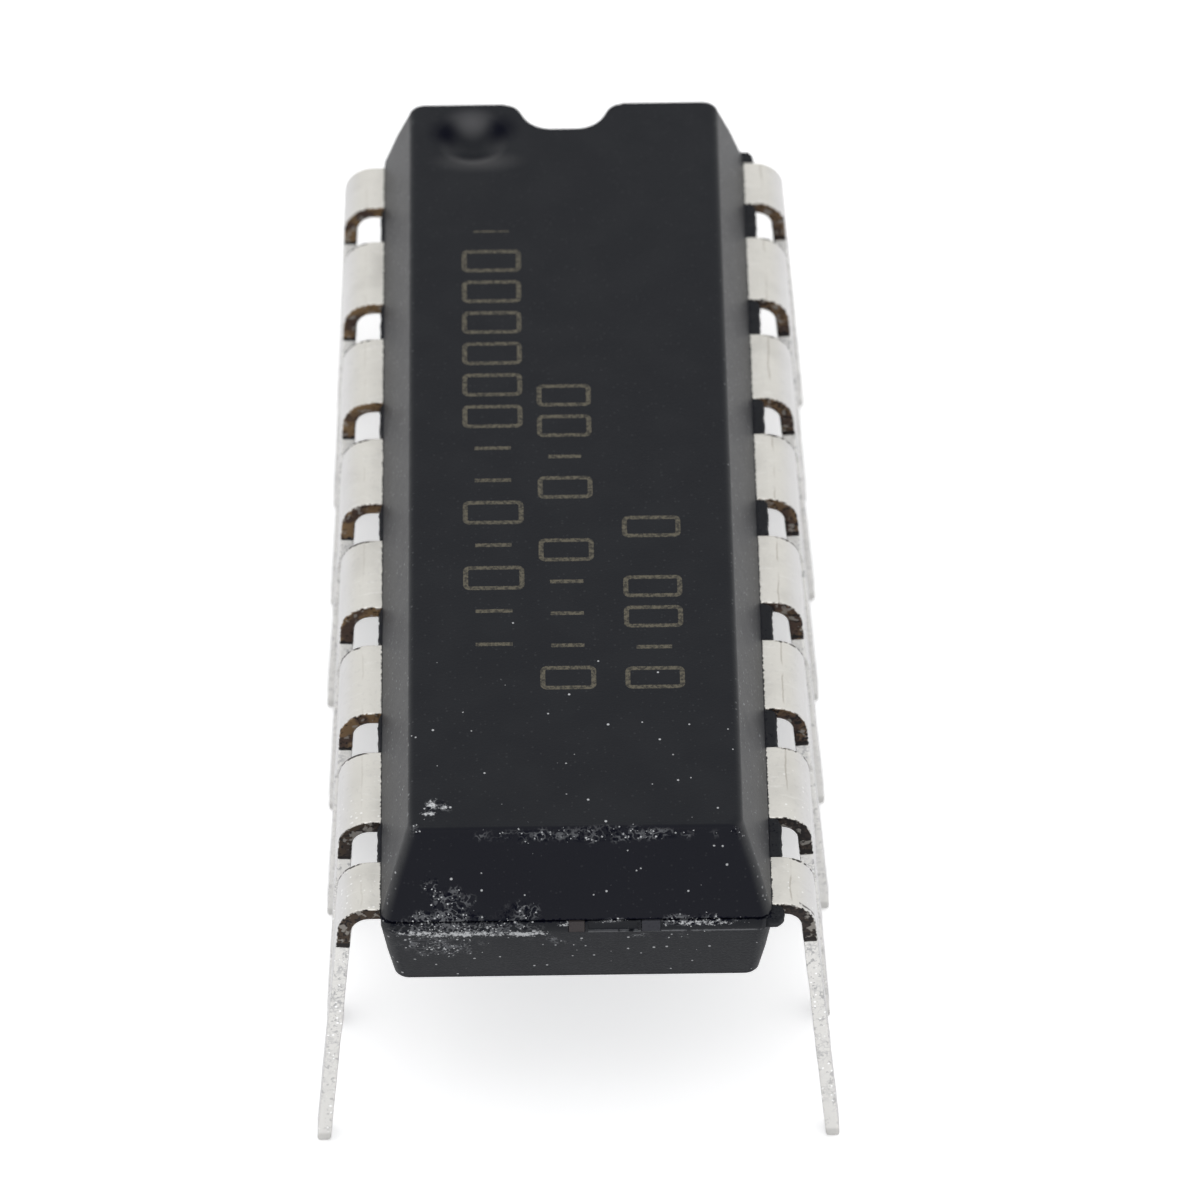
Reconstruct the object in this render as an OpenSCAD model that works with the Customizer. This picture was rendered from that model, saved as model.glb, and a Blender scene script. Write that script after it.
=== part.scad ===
// Dual in-line package: a moulded body on a stamped and formed lead frame.
// X runs across the two rows of leads, +Y along the body to the notched end, +Z up.
// The origin is on the plane of the lead tips, in the middle of the footprint.
// Lead 1 is at the notch on the -X side, and the numbers run round the body from there.

/* [Leads] */
// Leads in each of the two rows
pins_per_side = 8; // [4:1:8]
// Distance from one lead to the next along a row
pitch = 2.54; // [2.4:0.02:2.7]
// Thickness of the lead frame sheet
lead_t = 0.25; // [0.2:0.01:0.3]
// Width of the wide upper part of a lead
shoulder_w = 1.57; // [1.3:0.01:1.65]
// Width of the narrow part that goes through a board
leg_w = 0.46; // [0.36:0.01:0.56]
// Straight run of a lead between the body and its bend
shoulder_out = 0.19; // [0.1:0.01:0.4]
// Inside radius of the bend
bend_r = 0.3; // [0.2:0.01:0.45]
// Angle that each row leans out from upright
splay = 5.3; // [0:0.1:9]
// Height of the lead plane above the tips
tip_depth = 5.65; // [5.3:0.05:6.2]
// Depth below the lead plane where the wide part starts to narrow
wide_depth = 1.35; // [1.1:0.05:1.6]
// Depth below the lead plane where the narrow part starts, the stop on a board
seat_depth = 2.05; // [1.9:0.05:2.5]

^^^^

Goal
Your task is to repeat the data exactly, with nothing left out.

Completed task
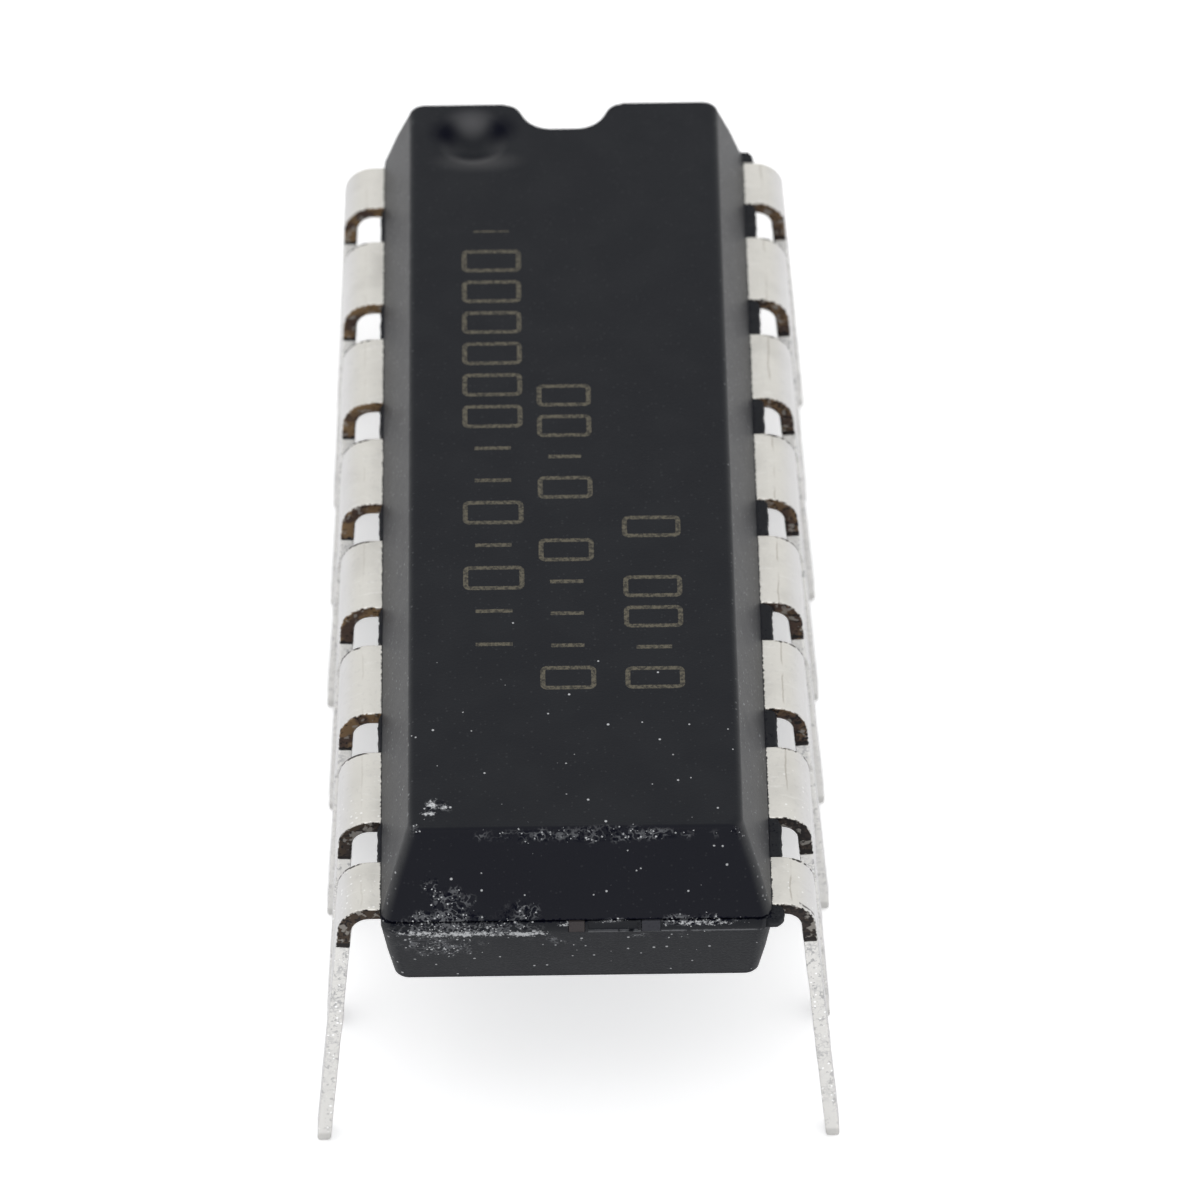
Reconstruct the object in this render as an OpenSCAD model that works with the Customizer. This picture was rendered from that model, saved as model.glb, and a Blender scene script. Write that script after it.
=== part.scad ===
// Dual in-line package: a moulded body on a stamped and formed lead frame.
// X runs across the two rows of leads, +Y along the body to the notched end, +Z up.
// The origin is on the plane of the lead tips, in the middle of the footprint.
// Lead 1 is at the notch on the -X side, and the numbers run round the body from there.

/* [Leads] */
// Leads in each of the two rows
pins_per_side = 8; // [4:1:8]
// Distance from one lead to the next along a row
pitch = 2.54; // [2.4:0.02:2.7]
// Thickness of the lead frame sheet
lead_t = 0.25; // [0.2:0.01:0.3]
// Width of the wide upper part of a lead
shoulder_w = 1.57; // [1.3:0.01:1.65]
// Width of the narrow part that goes through a board
leg_w = 0.46; // [0.36:0.01:0.56]
// Straight run of a lead between the body and its bend
shoulder_out = 0.19; // [0.1:0.01:0.4]
// Inside radius of the bend
bend_r = 0.3; // [0.2:0.01:0.45]
// Angle that each row leans out from upright
splay = 5.3; // [0:0.1:9]
// Height of the lead plane above the tips
tip_depth = 5.65; // [5.3:0.05:6.2]
// Depth below the lead plane where the wide part starts to narrow
wide_depth = 1.35; // [1.1:0.05:1.6]
// Depth below the lead plane where the narrow part starts, the stop on a board
seat_depth = 2.05; // [1.9:0.05:2.5]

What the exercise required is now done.